Sheltered takes all the best ideas from previous games, and combines them into a rich and nerve-racking experience that fans of the genre will love. Venturing out into an irradiated wasteland in search of life-saving tools and supplies is without a doubt more rewarding when you plot the course and call the shots. Maintaining the bunker and choosing who you invite in can be terrifying as forgetting to put gas in the generator that filters your air and water. While nothing here is new, there’s a lot of great components that have been thoughtfully arranged into a cohesive and thoroughly satisfying experience. If you’ve been looking for a good roguelike game, this may be your new addiction.
Starting out in Sheltered, I made my real life family. We didn’t last long. Someone forgot to repair the water filter of our underground bunker; by someone, I mean me. Guess I’m your typical forgetful father, but I didn’t think about what would happen next in such a short amount of time. I watched my children get sick due to radiation, and because our home needed attention, I was unable to go out and find any food. Malnourished, sick and without any prospects, we barely made it past two weeks before I was digging a grave. I felt like a bad provider and immediately decided to invest my time in random living families from then on out.

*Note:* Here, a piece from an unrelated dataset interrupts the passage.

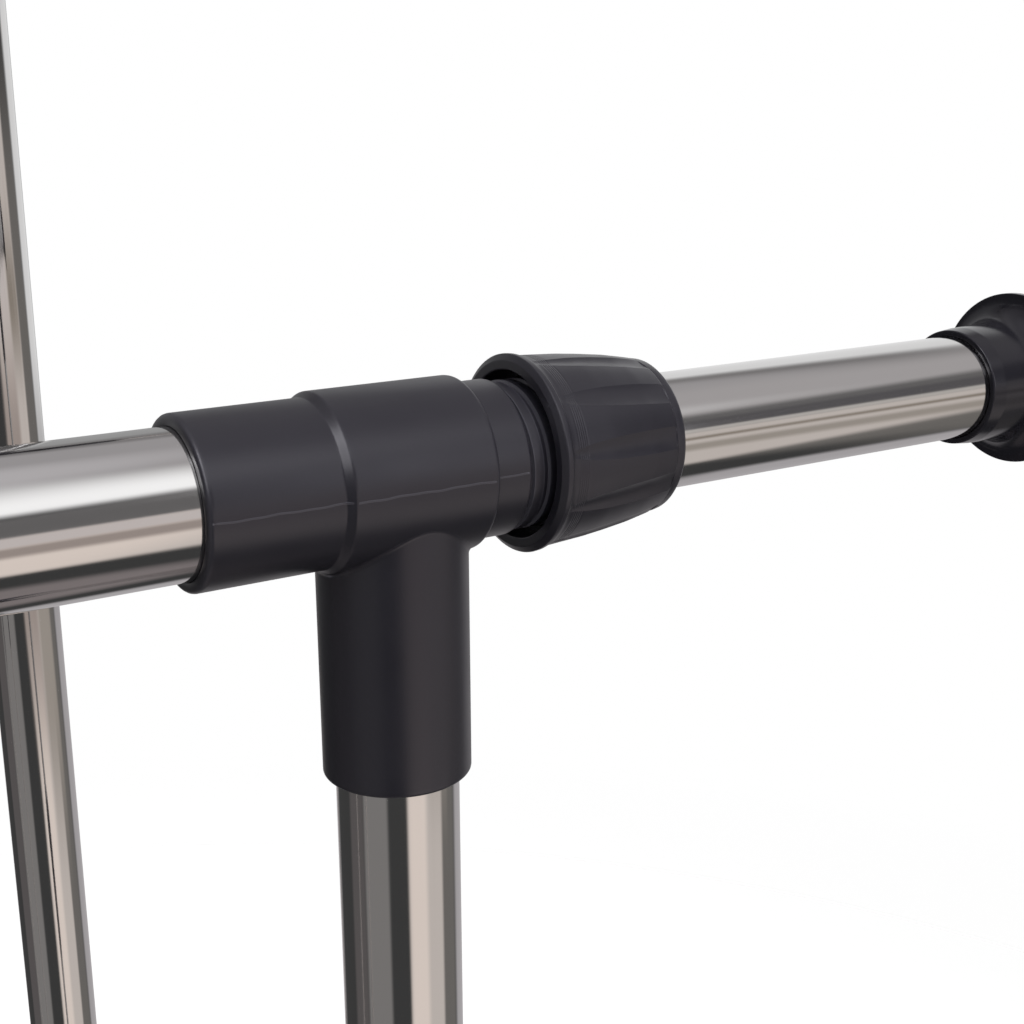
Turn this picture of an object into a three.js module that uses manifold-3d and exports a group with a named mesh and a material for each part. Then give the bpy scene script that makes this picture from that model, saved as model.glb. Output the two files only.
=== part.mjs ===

If you enjoyed Fallout Shelter at all, this is a game that takes all the opportunities of the successful spin-off and improves on them fully. Expeditions are experienced instead of recapped. You manage your resources instead of just assigning responsibilities. Your occupants rely on you to keep them sane, healthy and comfortable. It takes the scavenging of Minecraft, the voyeurism of The Sims and The Oregon Trail’s strategy and compresses it into a brilliant experience. While it’s not a perfect game, it does everything it sets out to do very well, and I found myself totally engrossed in keeping everyone in my imaginary family alive.
There’s a ton of objectives that you’ll have to manage as you try to make it in a world gone wrong. You’ll need your survivors to maintain the air purifiers, water filters, power generator and cleanliness of the facility. Supplies are gathered by either making trades with random bypassers, finding traders over the radio, or going out and scavenging. To venture out, you’re given a procedurally generated map that is filled with questionable locations that you’ll have to visit to identify. Will it be a pharmacy filled with antibiotics or a faction’s lair filled with violent sociopaths?
Before you set out, you’ll have to have enough water to make the trip. Once you lay out your course, you’ll plan your loadout; one weapon, two accessories, and one bag per explorer. You’re only allowed to bring two in a crew, but you can have multiple excursions going at once. Once your teams leave out, they’ll periodically call you to get advice on their current situation. While this can become tiresome considering you’ll want to enter every location regardless of the situation, it’s not very frustrating and beats the heck out of sending them out and forgetting all about it. Plus, you can make decisions on if your crews engage enemies or avoid contact with anyone altogether.
If you do approach people, you’ll find most engagements end with four options; trade, recruit, fight, flee. If you feel like you’ve stumbled across a dangerous person, you can quickly flee for your life. If you’re a less than reputable sort, you could attack the person and take everything they’ve got in this shattered world. You can try to recruit them, and introduce a stranger into your midst. Of course, most of the time you’ll just trade with people. If you succeed, you’ll be rewarded with a boost in whatever category fits the task. Sadly, I discovered an exploit, where you can trade a can of food for a can of food, and still get the boost.
Meanwhile, people back in the underground home maintain the equipment, build new rooms and floors, and can even take a little leisure time by reading a book or popping some pills. The characters don’t have a lot of personality and are more built on your projected sympathy. The most animation you’ll get out of them is when they have some form of poisoning, and fall to their knees to upchuck. You care about their safety- you need to see everyone survive this life-threatening situation.
Some of the other minor faults are just small inconveniences. When you’re trading, the game shows you how much trade value an item is worth, but when you’re scavenging it shows you how many you have in stock; never telling you both crucial bits of information. I also would’ve liked to have a Fallout 4-esque tag system, so I could easily keep track of what materials I needed to keep an eye out for. I also wasn’t a huge fan of the experience system, which only rewards a chosen one of the potential two members in a group, even if both of you throw down with unruly survivors. Also, the controller isn’t nearly as intuitive as a mouse would be, but the game does an excellent job of making the situation as comfortable and seamless as possible. I also would’ve liked to see some buildable weapons, liked spiked bats and shivs, but now I’m just nitpicking an otherwise brilliant experience that understands brevity.